Let's run the code in R. The object fake_census is a dataset imported into R. It has 7,428 rows and 482 columns.

In the next step, we will run census_dollar_test.R file in the background by introducing the source command. The cd_test function then is ready to be used.

Let's specify the parameters to the cd_test. Data equals fake_census, dollar value variable is hhinc, group variable is sex, by equals NULL, the weight variable and the path.

And then we hit enter and Success. That means the code ran and researchers can check the result sheet to determine whether outputs are releasable.

The file can be found with the path on-screen. The result files are automatically saved with the dollar value variable name and the date when the tests were conducted.

The file may get overwritten if the same dollar value variable is used on the same day. You may need to rename the result files. You can review the Excel files and use them to support your vetting request. In our next example, we will conduct four different tests with the same dollar value variable at once.

The four tests are: household income and sex, household income and province, household income and marital status, and household income and age groups.

The cd_test code set up is similar to that for the tests between two variables, except researchers will need to specify all four variables.

So after the dollar value variable, you will enter sex, pr, marst, and agegrp5. You can then fill out the rest of the parameters of the function.

Press ENTER. The result reads "Success!" Good.

In this case, all four combinations of tests are saved under different sheets of the same Excel file. Our final example shows how to conduct the same tests over different sub-populations. In this example. if we want to conduct two combinations of tests for citizens and non-citizens, we can use the by statement. For the two categorical variables sex and marst (marital status), this means that we will need a total of four different tests. The results of the tests are saved in two Excel files - one for citizens and the other file for non-citizens. We added the citizen variable in the cd_test command so it shows clearly that only one category of the variable is included in the results for one sub-sample. As expected, the Excel file contains the combinations of tests we are looking for. Now you have seen how to tailor the function to different testing scenarios. the final part of the video will briefly touch on the question of interpretation of the Excel files. It is important to note that the focus of this code is on dominance and homogeneity tests it may not cover all vetting requirements for your vetting request. Please refer to vetting documentation for more details. The Excel files produced by the R code show test results in two column blocks. The first one is a summary of the test results.

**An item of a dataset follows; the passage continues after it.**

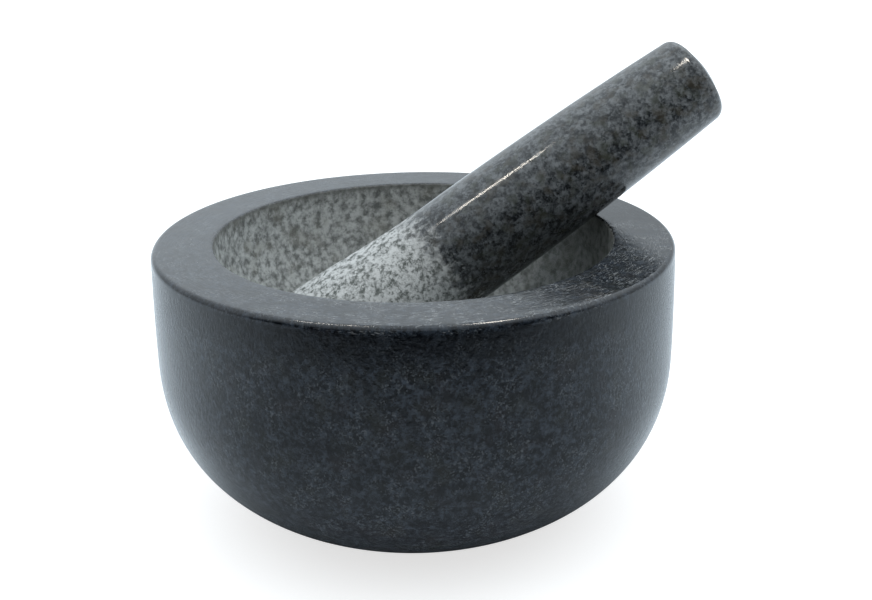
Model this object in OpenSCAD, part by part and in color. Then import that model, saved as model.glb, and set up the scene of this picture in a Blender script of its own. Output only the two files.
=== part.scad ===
// Mortar and pestle: a bowl turned from one stone, and a loose stone pestle that
// leans in it. Millimetres. The origin is the centre of the bowl's flat base, +Z is
// up, and the pestle's grip leans towards +X.

/* [Mortar] */
// Height of the mortar from its base to its rim
mortar_h = 98; // [85:1:120]
// Radius over the outside of the rim
rim_r = 90.5; // [86:0.5:110]
// How far the belly stands out past the rim
belly_bulge = 0.7; // [0:0.1:4]
// Height of the widest part of the wall above the base
belly_z = 60; // [45:1:70]
// Radius of the flat disc that the mortar stands on
foot_r = 47; // [35:1:65]
// Squareness of the outside below the belly, where 2 is an ellipse
wall_curve = 2.3; // [2:0.05:3]
// Rounding of the rim's outer edge
rim_edge_r = 2.2; // [0.5:0.1:4]

/* [Hollow] */
// Radius of the mouth, inside the rim
mouth_r = 69.3; // [60:0.1:74]
// Depth of the hollow below the rim
hollow_d = 68; // [50:1:72]
// Squareness of the hollow, where 2 is an ellipse
hollow_curve = 2.3; // [2:0.05:3]
// Rounding of the mouth's edge
mouth_edge_r = 1; // [0.3:0.1:3]

/* [Pestle] */
// Length of the pestle, end to end
pestle_l = 182.4; // [145:0.1:200]
// Radius of the grip where it meets the rounded top end
grip_r = 16.7; // [13:0.1:19]
// Radius of the waist, just above the grinding head
waist_r = 20.2; // [19:0.1:22]
// Distance from the top end to the waist
waist_l = 117; // [90:1:120]
// Radius of the grinding head
head_r = 23.1; // [22:0.1:28]
// Height of the grinding head's rounded end
head_end_h = 14; // [8:1:20]
// Height of the shallow dome on the top end
cap_h = 2.7; // [1:0.1:5]
// Rounding between that dome and the grip
cap_edge_r = 4; // [1:0.1:6]

/* [Pose in the mortar] */
// Slope of the resting pestle above the horizontal, in degrees
lean = 33.6; // [25:0.1:50]
// Direction of the grip, turned from +X towards +Y, in degrees
turn = 10; // [-15:1:15]
// Where the pestle's axis passes through the rim's plane, towards +X
rest_x = 31.5; // [0:0.1:40]
// Where the pestle's axis passes through the rim's plane, towards +Y
rest_y = 15.6; // [-25:0.1:25]
// Length of the pestle's axis above the rim's plane
rest_l = 90.8; // [70:0.1:110]

/* [Hidden] */
$fn = 180;
belly_r = rim_r + belly_bulge;
// Depth below the belly at which the wall's curve would close on the axis
wall_drop = belly_z / superellipse(foot_r / belly_r, wall_curve);
// Height at which the wall meets the rim's outer rounding
wall_top_z = mortar_h - rim_edge_r;
shaft_start = cap_h + cap_edge_r;
head_start = pestle_l - head_end_h;
// Radius and ball radius of the top end's dome
dome_r = grip_r - cap_edge_r;
dome_ball_r = (dome_r * dome_r + cap_h * cap_h) / (2 * cap_h);
wall_steps = 16;
lip_steps = 6;
hollow_steps = 36;
edge_steps = 6;
dome_steps = 5;
shaft_steps = 18;
flare_steps = 10;
head_steps = 10;
MORTAR_COLOUR = [0.23, 0.26, 0.29];
PESTLE_COLOUR = [0.29, 0.30, 0.29];

// Half-width, as a share, of a superellipse at share x of its height
function superellipse(x, power) = pow(1 - pow(x, power), 1 / power);

// Points along an arc, from angle a0 to angle a1
function arc(centre, r, a0, a1, steps) =
    [for (i = [0 : steps]) centre + r * [cos(a0 + (a1 - a0) * i / steps), sin(a0 + (a1 - a0) * i / steps)]];

// Smooth rise from 0 to 1
function ease(k) = k * k * (3 - 2 * k);

// Radius of the outside of the mortar at height z
function wall_radius(z) =
    z < belly_z
        ? belly_r * superellipse((belly_z - z) / wall_drop, wall_curve)
        : belly_r - belly_bulge * pow((z - belly_z) / (wall_top_z - belly_z), 2);

// Radius of the pestle at distance t below the top end's apex, along the shaft and the flare
function shaft_radius(t) =
    t < waist_l
        ? waist_r - (waist_r - grip_r) * pow(1 - (t - shaft_start) / (waist_l - shaft_start), 2)
        : waist_r + (head_r - waist_r) * ease((t - waist_l) / (head_start - waist_l));

function hollow_point(a) = [
    mouth_r * pow(cos(a), 2 / hollow_curve),
    mortar_h - mouth_edge_r - (hollow_d - mouth_edge_r) * pow(sin(a), 2 / hollow_curve)
];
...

This is where you can see whether the specific category of your variables pass the test or not. ok indicates the cell passes the test. whereas "FAIL" shows that the cell fails the test. Having any FAIL indicates that the outputs may not be released. Of course, there are other data scenarios may not fit well into either a "ok" or "FAIL". When that happens, researchers may need to provide additional supporting documents or revisit their analysis.

One example remedy for failed cells is to regroup some categories to increase the counts to the minimum cell size. In addition to the summary results, the Excel files also provide a detailed breakdown of all test values. These additional columns are shown in the later columns of the Excel file. These values are useful if researchers want to have a more nuanced understanding of the tests.

I hope now you know how to conduct dominance and homogeneity tests using R.